Depuis le 10 juillet 1924, date de la finale épique du 800 m des Jeux Olympiques de Paris, le Lausannois Paul Martin a changé de dimension en devenant – au même titre que Josef Imbach et Willy Schärer – une légende de l’athlétisme, pas seulement suisse, mais carrément mondial. Sa tournée européenne qui avait suivi les Jeux de Paris lui avait permis de courir en Belgique, en Suède et en Allemagne. Cette expérience à l’étranger sera rééditée à de nombreuses reprises durant les quatre saisons à venir, mais tout cela avant tout avec une préférence pour Paris et son stade de Colombes. Paul se trouve d’ailleurs dans la capitale française au début du mois de juillet 1925 et il prend part à une série de courses avec un certain succès puisqu’il court d’abord un 1000 m en 2’30″0, puis un 400 m en 48″6 et un 800 m en 1’54″8. Cette dernière performance lui vaut d’être invité à une soirée de gala à l’Opéra, en compagnie du colonel Arthur Fonjallaz et du Dr Francis-Marius Messerli. Ces trois Messieurs ont eu le privilège de prendre place dans la loge de M. Gaston Doumergue, le président de la République française ! Deux jours après ces remarquables honneurs, le coureur Lausannois prend part à un nouveau défi à Colombes, en étant confronté à Willy Schärer pour un 1000 m de prestige entre les deux médaillés d’argent des J.O. de Paris. Bien que le Bernois soit toujours bien entraîné, il ne peut rien faire face à la pointe de vitesse du Lausannois, qui s’impose avec trois secondes d’avance en 2’28″8, record suisse pulvérisé.

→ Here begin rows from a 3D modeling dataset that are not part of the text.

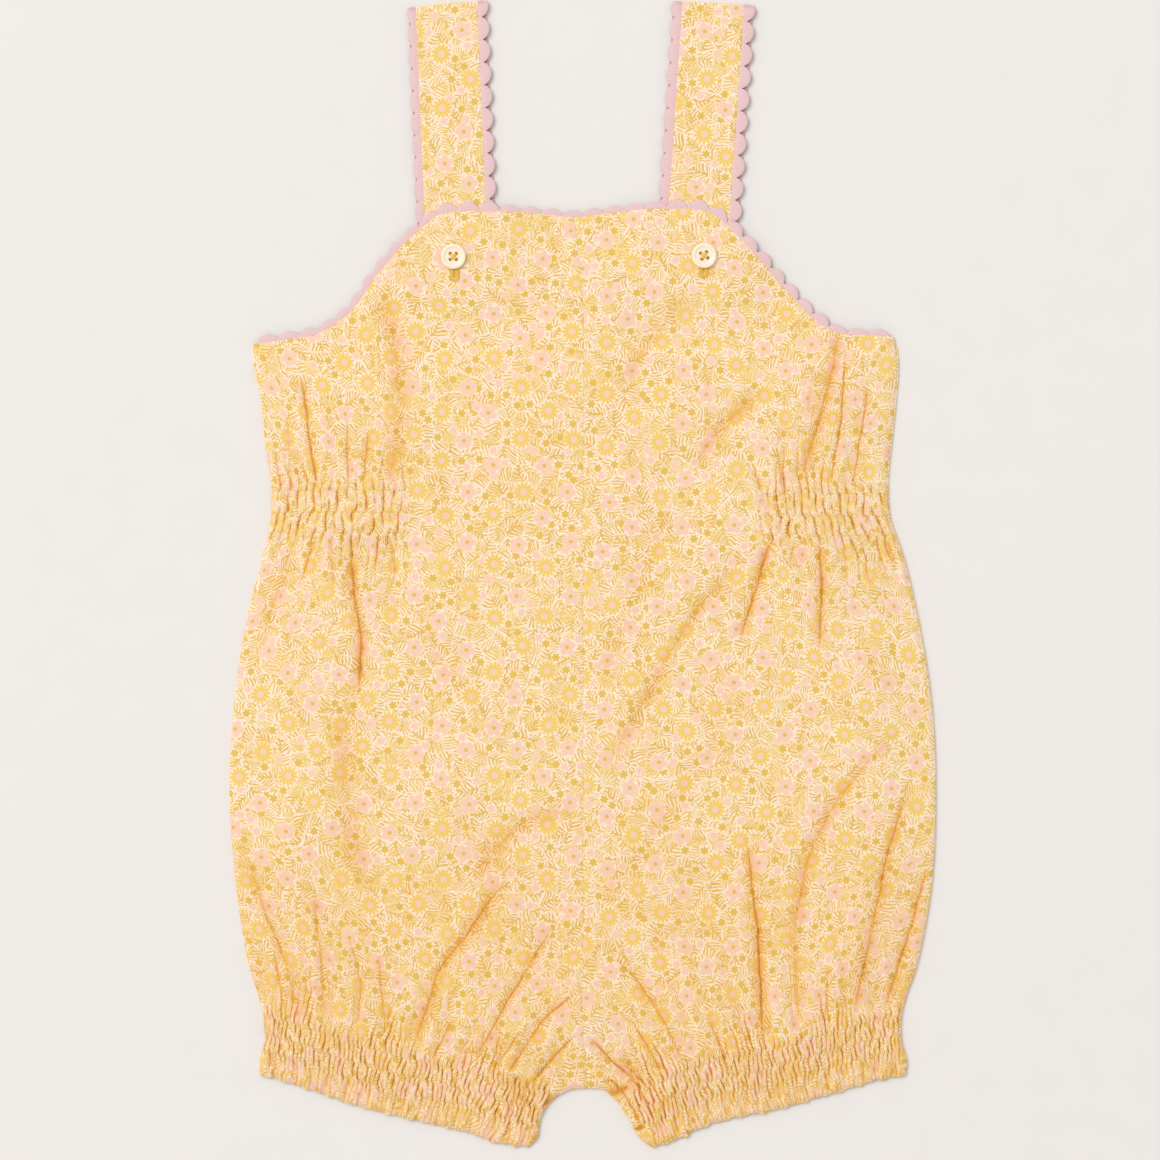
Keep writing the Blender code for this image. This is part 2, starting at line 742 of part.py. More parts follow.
def strap_band(name, strap):
    """The strap itself, from the back's top edge round the fold to behind the bib."""
    back, front = strap_lengths(strap)
    stations = [-back, -back * 0.5] + fold_stations() + [front * 0.5, front]
    rows = [
        (strap_point(strap, along, -STRAP_HALF), strap_point(strap, along, STRAP_HALF))
        for along in stations
    ]
    return ribbon(name, rows, STRAP_WALL, PRINTED_COTTON)


def scallop_reach(quarter):
    """How far the edging sticks out at a quarter of a scallop."""
    return mix(SCALLOP_VALLEY, SCALLOP_REACH, SCALLOP_SHAPE[quarter % len(SCALLOP_SHAPE)])


def strap_edging(name, strap, hand):
    """Edging on one long edge; the back run's scallops lie in the valleys of the front run's."""
    back, front = strap_lengths(strap)
    step = SCALLOP_PITCH / len(SCALLOP_SHAPE)
    marks = {}
    for quarter in range(-math.floor(back / step), math.floor(front / step) + 1):
        marks[quarter * step] = scallop_reach(quarter + 1)
    for along in fold_stations():
        marks.setdefault(along, scallop_reach(1))
    rows = []
    for along in sorted(marks):
        inner = hand * (STRAP_HALF + SEAM_GAP)
        outer = hand * (STRAP_HALF + marks[along])
        pair = [strap_point(strap, along, inner), strap_point(strap, along, outer)]
        rows.append(pair if hand > 0 else pair[::-1])
    return ribbon(name, rows, EDGING_WALL, PINK_EDGING)


def bib_edging():
    """One length of edging from underarm to underarm, round the armholes and over the bib top."""
    left = armhole_run(LEFT)[::-1] + bib_top_run(LEFT)[::-1][1:]
    right = bib_top_run(RIGHT)[1:] + armhole_run(RIGHT)[1:]
    path = left + right
    length = path_length(path) - 2 * EDGING_ENDS
    scallops = round(length / SCALLOP_PITCH)
    count = scallops * len(SCALLOP_SHAPE)
    distances = [EDGING_ENDS + length * k / count for k in range(count + 1)]
    rows = []
    for quarter, (spot, along) in enumerate(spaced(path, distances)):
        out = Vector((-along.y, along.x))
        inner = spot + out * SEAM_GAP
        outer = spot + out * scallop_reach(quarter)
        height = underside(spot.x, spot.y) + EDGING_WALL / 2
        rows.append(((outer.x, outer.y, height), (inner.x, inner.y, height)))
    return ribbon("bib_edging", rows, EDGING_WALL, PINK_EDGING)


# ---- buttons ----------------------------------------------------------------------------------
def hole_cutter(name, x, y, z):
    """A rod through the button, for one thread hole."""
    bpy.ops.mesh.primitive_cylinder_add(
        vertices=HOLE_SIDES, radius=HOLE_RADIUS * MM, depth=8 * MM, location=to_metres(x, y, z)
    )
    cutter = bpy.context.object
    cutter.name = name
    for collection in cutter.users_collection:
        collection.objects.unlink(cutter)
    bpy.data.collections["cutters"].objects.link(cutter)
    cutter.hide_render = True
    cutter.display_type = "WIRE"
    return cutter


def button(name, x, y):
    """A turned button with a raised rim and four thread holes, lying on the bib."""
    mesh = bpy.data.meshes.new(name)
    profile = [(radius * MM, 0.0, height * MM) for radius, height in BUTTON_PROFILE]
    mesh.from_pydata(profile, [(i, i + 1) for i in range(len(profile) - 1)], [])
    piece = add_object(name, mesh, CREAM_BUTTON)
    bottom = OVER_STRAPS + WALL + SEAM_GAP
    piece.location = to_metres(x, y, bottom)
    turn = piece.modifiers.new("turn", "SCREW")
    turn.steps = BUTTON_SIDES
    turn.render_steps = BUTTON_SIDES
    turn.use_merge_vertices = True
    turn.merge_threshold = 0.00001
    turn.use_normal_calculate = True
    for hole, (across, up) in enumerate(((-1, -1), (1, -1), (-1, 1), (1, 1)), start=1):
        cutter = hole_cutter(f"{name}_hole_{hole}", x + across * HOLE_OFFSET, y + up * HOLE_OFFSET, bottom)
        cut = piece.modifiers.new(f"hole {hole}", "BOOLEAN")
        cut.operation = "DIFFERENCE"
        cut.solver = "EXACT"
        cut.object = cutter
    return piece


# ---- the garment ------------------------------------------------------------------------------
def clear_scene():
    for thing in list(bpy.data.objects):
        bpy.data.objects.remove(thing, do_unlink=True)
    for name in (NAME, "cutters"):
        bpy.context.scene.collection.children.link(bpy.data.collections.new(name))


def build_romper():
    clear_scene()
    back_panel()
    front_half("front_left", LEFT, PRINTED_COTTON)
    front_half("front_right", RIGHT, PRINTED_COTTON)
    bib_edging()
    for strap in STRAPS:
        name = "strap_left" if strap.side == LEFT else "strap_right"
        strap_band(name, strap)
        strap_edging(f"{name}_edging_outer", strap, strap.side)
        strap_edging(f"{name}_edging_inner", strap, -strap.side)
    for name, x, y in BUTTON_TABLE:
        button(name, x, y)


build_romper()
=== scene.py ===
import math

import bmesh
import bpy
import numpy as np
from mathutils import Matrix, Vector
from mathutils.geometry import delaunay_2d_cdt


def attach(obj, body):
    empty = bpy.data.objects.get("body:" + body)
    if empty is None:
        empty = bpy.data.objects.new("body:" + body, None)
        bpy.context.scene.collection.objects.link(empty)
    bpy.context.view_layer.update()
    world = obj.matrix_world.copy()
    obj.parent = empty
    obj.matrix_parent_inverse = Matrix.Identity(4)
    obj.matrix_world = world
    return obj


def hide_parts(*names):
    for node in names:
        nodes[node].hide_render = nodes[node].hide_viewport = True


# Baby romper laid flat, front up. Tables are in millimetres: x across, y from the hems up to
# the shoulders, z up from the surface. "Out" columns are distances outwards from the middle.

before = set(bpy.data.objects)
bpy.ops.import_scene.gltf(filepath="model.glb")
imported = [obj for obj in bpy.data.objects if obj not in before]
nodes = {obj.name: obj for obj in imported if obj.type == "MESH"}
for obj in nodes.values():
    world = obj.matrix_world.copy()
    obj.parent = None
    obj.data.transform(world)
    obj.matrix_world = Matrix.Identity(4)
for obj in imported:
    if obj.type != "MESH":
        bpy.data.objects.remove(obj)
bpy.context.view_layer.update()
print("frame loaded:", len(nodes), "CAD nodes")

left, right = -1, 1
sides = (left, right)
millimetre = 0.001
garmentMiddle = (-0.15, -0.86, 0.0)     # its place in the tables' own millimetres
batch = 3000                            # points measured at a time, to spare memory


# small helpers: curves, soft steps, distances
def toWorld(points):
    return (np.asarray(points, float) - garmentMiddle) * millimetre


def softStep(t):
    t = np.clip(t, 0.0, 1.0)
    return t * t * (3.0 - 2.0 * t)


def stepUp(x, start, over):
    # 0 up to the start, then rising softly to 1
    return softStep((x - start) / over)


def bell(x, width):
    return np.exp(-(x / width)**2)


def mixed(a, b, t):
    return a + (b - a) * t


def ripple(x, seed):
    # smooth unevenness between about -1 and 1
    return (0.5 * np.sin(1.9 * x + 1.7 * seed) + 0.3 * np.sin(4.3 * x + 2.9 * seed + 1.0)
            + 0.2 * np.sin(7.7 * x + 4.1 * seed + 2.0))


def smoothPath(knots, step):
    # points about a step apart on a soft curve through the knots
    knots = np.array(knots, float)
    runs = np.diff(knots, axis=0)
    chords = np.hypot(runs[:, 0], runs[:, 1])
    slopes = runs / chords[:, None]
    tangents = [slopes[0]]
    for i in range(1, len(knots) - 1):
        before, after = chords[i - 1], chords[i]
        tangents.append((slopes[i] * before + slopes[i - 1] * after) / (before + after))
    tangents.append(slopes[-1])
    points = [knots[0]]
    for i, chord in enumerate(chords):
        pieces = max(1, round(chord / step))
        for k in range(1, pieces + 1):
            t = k / pieces
            leaving = knots[i] * (2 * t**3 - 3 * t**2 + 1) + tangents[i] * chord * (t**3 - 2 * t**2 + t)
            arrived = leaving + knots[i + 1] * (3 * t**2 - 2 * t**3)
            points.append(arrived + tangents[i + 1] * chord * (t**3 - t**2))
    return np.array(points)


def lengthAlong(path):
    return np.concatenate(([0.0], np.cumsum(np.sqrt((np.diff(path, axis=0)**2).sum(1)))))


def sampled(wanted, places, path):
    # a path's points at the wanted places along it
    return np.stack([np.interp(wanted, places, path[:, i]) for i in range(path.shape[1])], 1)


def evenPath(path, step):
    # the same path with points an even distance apart
    places = lengthAlong(path)
    wanted = np.linspace(0.0, places[-1], max(2, round(places[-1] / step) + 1))
    return sampled(wanted, places, path)


def closedPath(loop, step):
    return evenPath(np.concatenate((loop, loop[:1])), step)


def directions(path):
    along = np.gradient(path, axis=0)
    return along / np.sqrt((along**2).sum(1))[:, None]


def nearestOn(points, starts, ends):
    # distance from each point to the nearest of some stretches, and how far along them it lies
    along = ends - starts
    lengths = np.maximum(np.sqrt((along**2).sum(1)), 1e-9)
    before = np.concatenate(([0.0], np.cumsum(lengths)[:-1]))
    distance = np.empty(len(points))
    place = np.empty(len(points))
    for first in range(0, len(points), batch):
        part = points[first:first + batch, None, :] - starts
        t = np.clip((part * along).sum(2) / lengths**2, 0.0, 1.0)
        squares = ((part - along * t[..., None])**2).sum(2)
        best = squares.argmin(1)
        rows = np.arange(len(best))
        distance[first:first + batch] = np.sqrt(squares[rows, best])
        place[first:first + batch] = before[best] + t[rows, best] * lengths[best]
    return distance, place


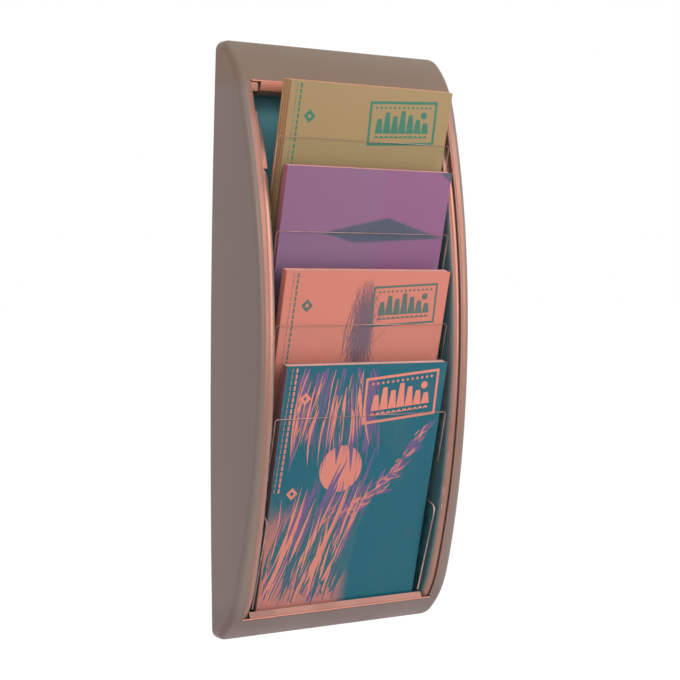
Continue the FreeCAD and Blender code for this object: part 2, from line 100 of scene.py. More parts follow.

Un séjour en Finlande chez Paavo Nurmi
Paul Martin est au bénéfice d’une grande forme au début de cet été 1925. Une plénitude qu’il va entretenir à merveille ces prochaines semaines puisqu’il doit se rendre dès la mi-juillet en Finlande pour prendre part à une tournée qui doit lui permettre de courir dans les principales villes du pays. Il est de surcroît accueilli et logé par Paavo Nurmi, le maître incontesté du demi-fond et fond mondial ! Le contact entre les deux hommes est remarquable et le jeune Suisse apprend une quantité de « secrets » qui lui serviront pour la suite de sa carrière, notamment le fait qu’il n’y a pas de saison morte en hiver pour l’entraînement ! Durant cette tournée, dont il est la vedette en compagnie du sprinter Américain Charlie Paddock et du coureur de 400 m Néerlandais Adrian Paulen, Paul restera invaincu. Deux courses valent la peine d’être mentionnées : ses 1’54″2 sur 800 m le 20 juillet 1925 à Helsinki et surtout ses 1’20″2 sur 660 yards (603,504 m) réalisés trois jours plus tard à Kotka, une performance qui lui permet de battre de deux dixièmes le record du monde de l’Américain Homer Baker (1’20″4 en 1914). Ce chrono est également admis comme étant la meilleure performance mondiale de tous les temps sur 600 m en 1’20″1. Après un retour en Suisse pour les championnats nationaux à Lausanne-Pontaise, il reprend le chemin de Paris pour courir un nouveau 800 m. Le 9 août au stade de Colombes, il réalise le deuxième chrono de sa carrière en 1’53″2, soit la cinquième performance mondiale de l’année.
Deux saisons moins denses
Malgré une expérience enrichie au cours de cette merveilleuse saison 1925, Paul Martin ne va pas pouvoir vivre les deux années suivantes avec le même engagement. En 1926, celui qui porte désormais le maillot du Stade Lausanne (il s’agit du nouveau nom du Cercle des Sports de Lausanne, suite à une fusion entre divers sports) possède toujours un niveau assez correct puisqu’il réalise d’abord 1’53″8 le 24 mai à Genève, puis 49″8 sur 400 m le 18 juillet à Lausanne. Ce n’est pourtant qu’en fin de saison qu’il retrouve une bonne partie de ses sensations avec un superbe 800 m couru le 19 septembre à Paris en 1’53″0, soit son deuxième chrono absolu et la quatrième performance mondiale de l’année. La saison suivante, celle de 1927, est plus compliquée pour le Lausannois avec 50″4 sur 400 m et 1’56″0 sur 800 m, ceci à l’occasion des championnats suisses à Lausanne-Vidy. Son unique sortie internationale, le 31 août à Rome, se solde par des chronos un peu plus modestes : 50″6 sur 400 m et 1’57″6 sur 800 m. Ces deux saisons, évidemment moins brillantes que celles de 1924 et 1925, ont tout de même eu le mérite d’exister et d’avoir maintenu le docteur Paul Martin aux portes du top niveau mondial sur 800 m. Au moment de préparer la saison olympique 1928, chaque détail va compter pour le coureur du Stade Lausanne.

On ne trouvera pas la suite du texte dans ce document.